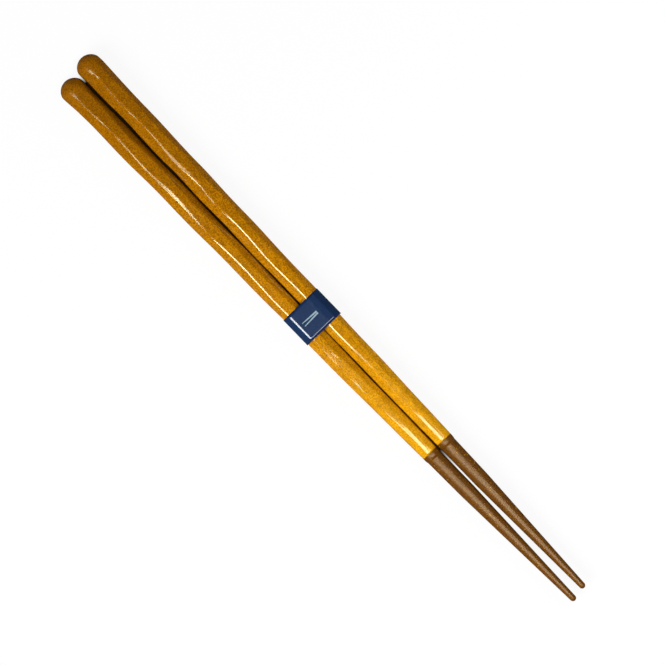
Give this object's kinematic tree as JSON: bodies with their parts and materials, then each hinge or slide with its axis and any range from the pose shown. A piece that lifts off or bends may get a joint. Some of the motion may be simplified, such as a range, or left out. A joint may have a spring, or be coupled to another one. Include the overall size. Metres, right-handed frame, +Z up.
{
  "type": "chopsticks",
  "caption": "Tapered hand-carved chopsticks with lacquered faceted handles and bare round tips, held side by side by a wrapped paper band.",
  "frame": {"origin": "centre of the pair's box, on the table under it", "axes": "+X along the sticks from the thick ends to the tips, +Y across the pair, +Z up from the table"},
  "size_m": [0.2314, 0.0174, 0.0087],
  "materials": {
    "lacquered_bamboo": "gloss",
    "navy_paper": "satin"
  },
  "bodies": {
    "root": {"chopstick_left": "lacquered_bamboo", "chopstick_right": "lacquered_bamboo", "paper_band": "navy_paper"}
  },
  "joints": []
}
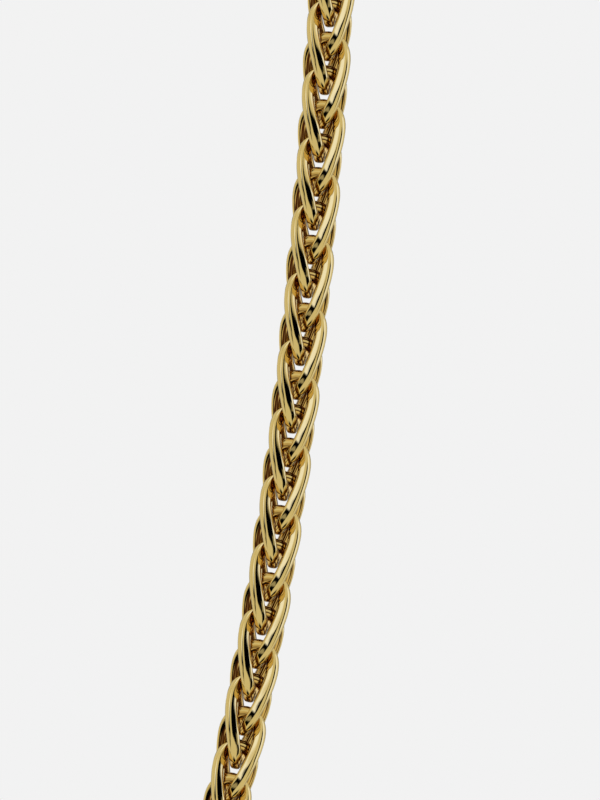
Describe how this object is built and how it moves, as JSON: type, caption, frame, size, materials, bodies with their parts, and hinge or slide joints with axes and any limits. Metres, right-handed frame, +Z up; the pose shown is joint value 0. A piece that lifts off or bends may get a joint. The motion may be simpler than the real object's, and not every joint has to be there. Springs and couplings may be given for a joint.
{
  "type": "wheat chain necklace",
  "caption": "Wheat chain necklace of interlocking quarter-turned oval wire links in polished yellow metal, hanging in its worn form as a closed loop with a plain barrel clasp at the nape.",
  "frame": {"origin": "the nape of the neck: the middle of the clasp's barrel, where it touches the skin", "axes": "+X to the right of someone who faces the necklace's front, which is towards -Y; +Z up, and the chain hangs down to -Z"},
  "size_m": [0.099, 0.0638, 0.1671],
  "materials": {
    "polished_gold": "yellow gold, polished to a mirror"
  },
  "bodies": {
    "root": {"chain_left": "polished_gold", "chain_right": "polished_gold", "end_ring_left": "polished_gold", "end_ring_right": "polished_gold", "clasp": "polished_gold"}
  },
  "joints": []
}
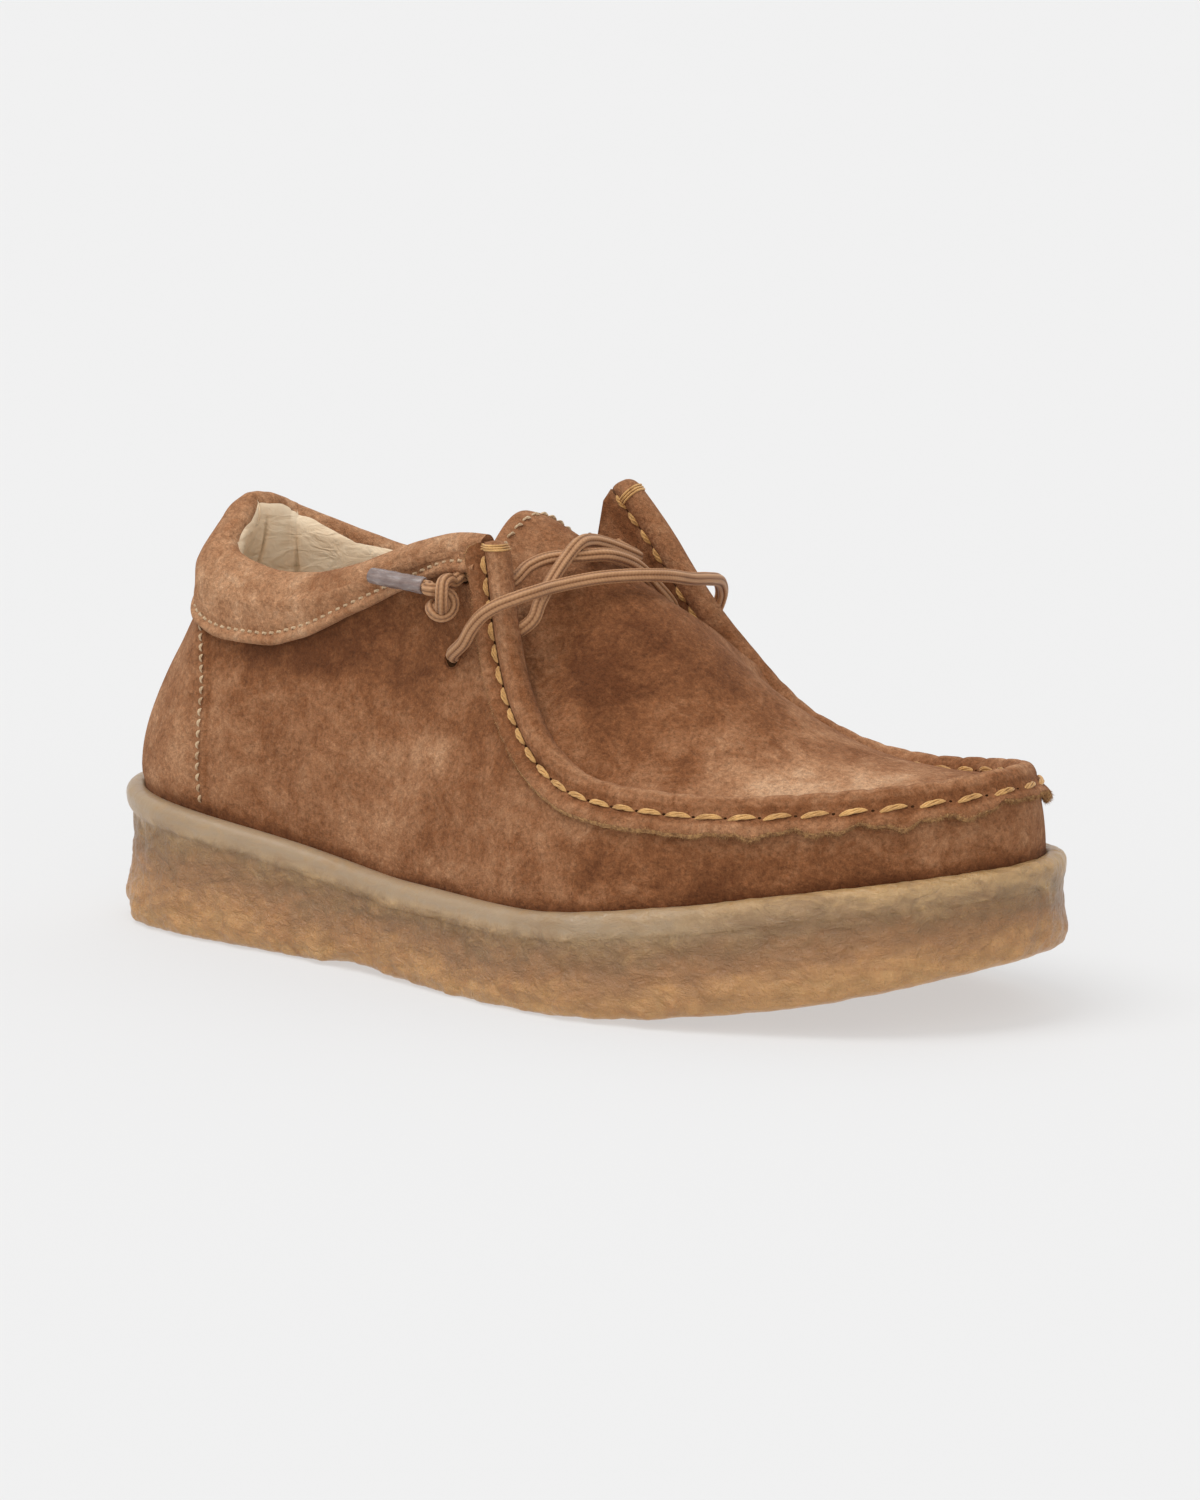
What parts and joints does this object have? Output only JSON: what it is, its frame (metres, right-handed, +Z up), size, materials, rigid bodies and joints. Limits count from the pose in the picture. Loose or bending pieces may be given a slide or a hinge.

[YOUR INSTRUCTIONS] Reproduce each entry exactly, leaving out nothing.

[COMPLETE ANSWER]
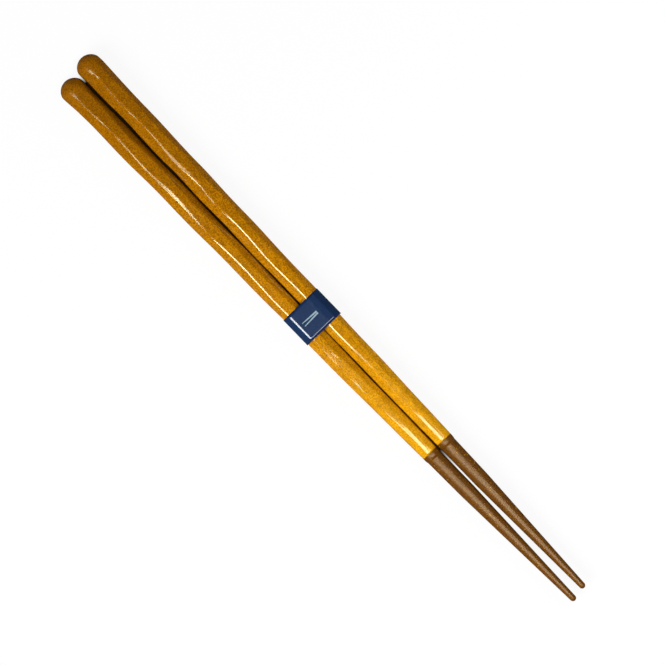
Give this object's kinematic tree as JSON: bodies with their parts and materials, then each hinge or slide with its axis and any range from the pose shown. A piece that lifts off or bends may get a joint. Some of the motion may be simplified, such as a range, or left out. A joint may have a spring, or be coupled to another one. Include the overall size. Metres, right-handed frame, +Z up.
{
  "type": "chopsticks",
  "caption": "Tapered hand-carved chopsticks with lacquered faceted handles and bare round tips, held side by side by a wrapped paper band.",
  "frame": {"origin": "centre of the pair's box, on the table under it", "axes": "+X along the sticks from the thick ends to the tips, +Y across the pair, +Z up from the table"},
  "size_m": [0.2314, 0.0174, 0.0087],
  "materials": {
    "lacquered_bamboo": "gloss",
    "navy_paper": "satin"
  },
  "bodies": {
    "root": {"chopstick_left": "lacquered_bamboo", "chopstick_right": "lacquered_bamboo", "paper_band": "navy_paper"}
  },
  "joints": []
}
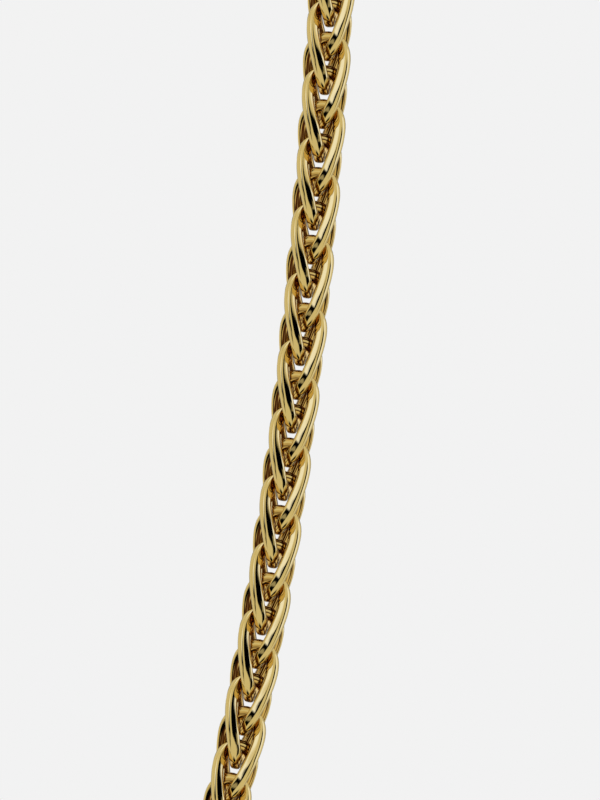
Describe how this object is built and how it moves, as JSON: type, caption, frame, size, materials, bodies with their parts, and hinge or slide joints with axes and any limits. Metres, right-handed frame, +Z up; the pose shown is joint value 0. A piece that lifts off or bends may get a joint. The motion may be simpler than the real object's, and not every joint has to be there. Springs and couplings may be given for a joint.
{
  "type": "wheat chain necklace",
  "caption": "Wheat chain necklace of interlocking quarter-turned oval wire links in polished yellow metal, hanging in its worn form as a closed loop with a plain barrel clasp at the nape.",
  "frame": {"origin": "the nape of the neck: the middle of the clasp's barrel, where it touches the skin", "axes": "+X to the right of someone who faces the necklace's front, which is towards -Y; +Z up, and the chain hangs down to -Z"},
  "size_m": [0.099, 0.0638, 0.1671],
  "materials": {
    "polished_gold": "yellow gold, polished to a mirror"
  },
  "bodies": {
    "root": {"chain_left": "polished_gold", "chain_right": "polished_gold", "end_ring_left": "polished_gold", "end_ring_right": "polished_gold", "clasp": "polished_gold"}
  },
  "joints": []
}
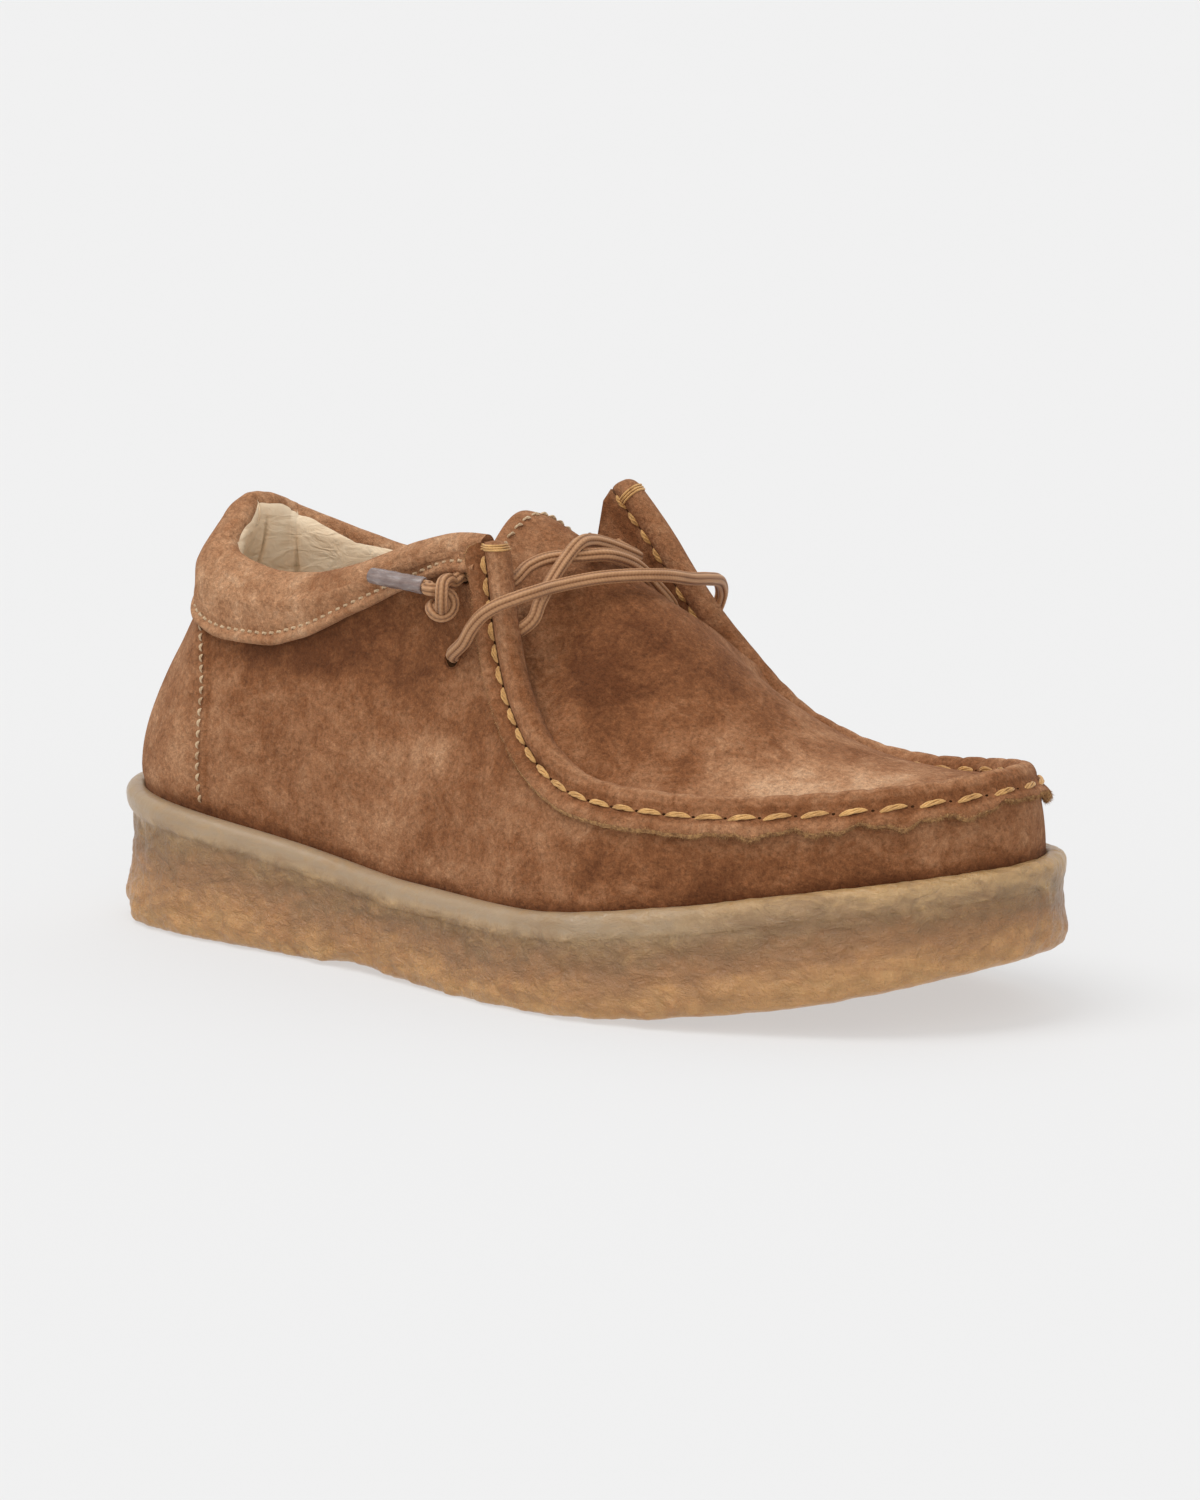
What parts and joints does this object have? Output only JSON: what it is, its frame (metres, right-handed, +Z up), size, materials, rigid bodies and joints. Limits count from the pose in the picture. Loose or bending pieces may be given a slide or a hinge.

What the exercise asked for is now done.